And that’s one from the “you think you heard it all, but you haven’t” file.
I was on a jury for a murder trial in which the defendant had used a small 2" punch knife. He tweaked out, threw one swing and caught the victim just above the collar bone, the victim bled out internally with just a tiny puncture hole.
We had a tire puncture, and later in the shop I got a look at the tire. Peeking through the tread was the “biting” end of a pair of nail clippers.
~VOW
Not sure why this is a surprise. In prison, we regulated nail clippers because we knew they were potential weapons.
You don’t have a penetrate a person very deeply to stab them to death. There are plenty of major blood vessels close to the surface.
Article says she stabbed him with a metal file from the clippers.
Back on the TSA restricted list they go.
I’ve not subjected myself to the TSA since 2002 so I’m unfamiliar with current rules. Do they still allow one to board with standard or mechanical pencils, or ball-point pens, or other such implements that could be used to deadly effect? I’m pretty dangerous with a tinwhistle.
Tea, actually.
I’ll kill you with my teacup.
A couple of years ago my sister had her nail clippers confiscated at a provincial court appointment that I had scheduled. We laughed. What damage can one do with nail clippers? I suppose we just found out.
I always wondered why they got on the T.S.A. ban list. Well, not that I expected rational logic from U.S. security theatre but I mean, there has to be something vaguely dangerous about the item - they’re not banning spoons ferchrissakes. Never could figure out how you’d use one as a shiv.

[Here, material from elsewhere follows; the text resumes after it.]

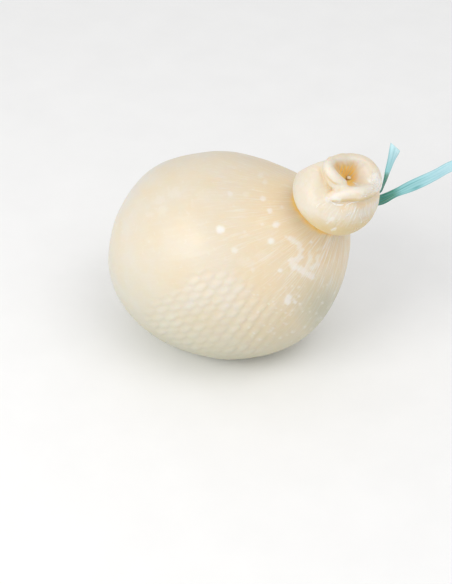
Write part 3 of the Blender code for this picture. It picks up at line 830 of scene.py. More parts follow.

So did she poke him with the little doohickey that swivels out? If so, not all clippers have those … are models with no Swivel-Out Doohickey ™ considered to still be safe?
Noooo
I was happy when they were going to start allowing knives again, but stupid won.
Yes, she did. The article says she stabbed him with the fold-out nail file.
I can do unpleasant things with my fingers but please don’t chop them off. They have non-lethal uses, too.
You just can’t take them on an airplane with you.
Way back in 2004, Ann Coulter wrote a column arguing against the silliness of the TSA security theater. She argued something like “Just re-enforce the cockpit doors to keep people out. I’ll take my chances with people with box cutters”
She also suggested: “Why don’t we just all fly naked?”
That would effectively end the discussion on proper attire to wear when flying. However, perhaps certain grooming standards would be enforced?
Can you imagine some nakey person leaving the microscopic airline lavatory with TP stuck between his or her butt cheeks?
~VOW
There was a short period when they banned carry on luggage. A friend flew then and he said it was great because it was so fast to get on or off the plane. Might have been after the shoe bomber was caught.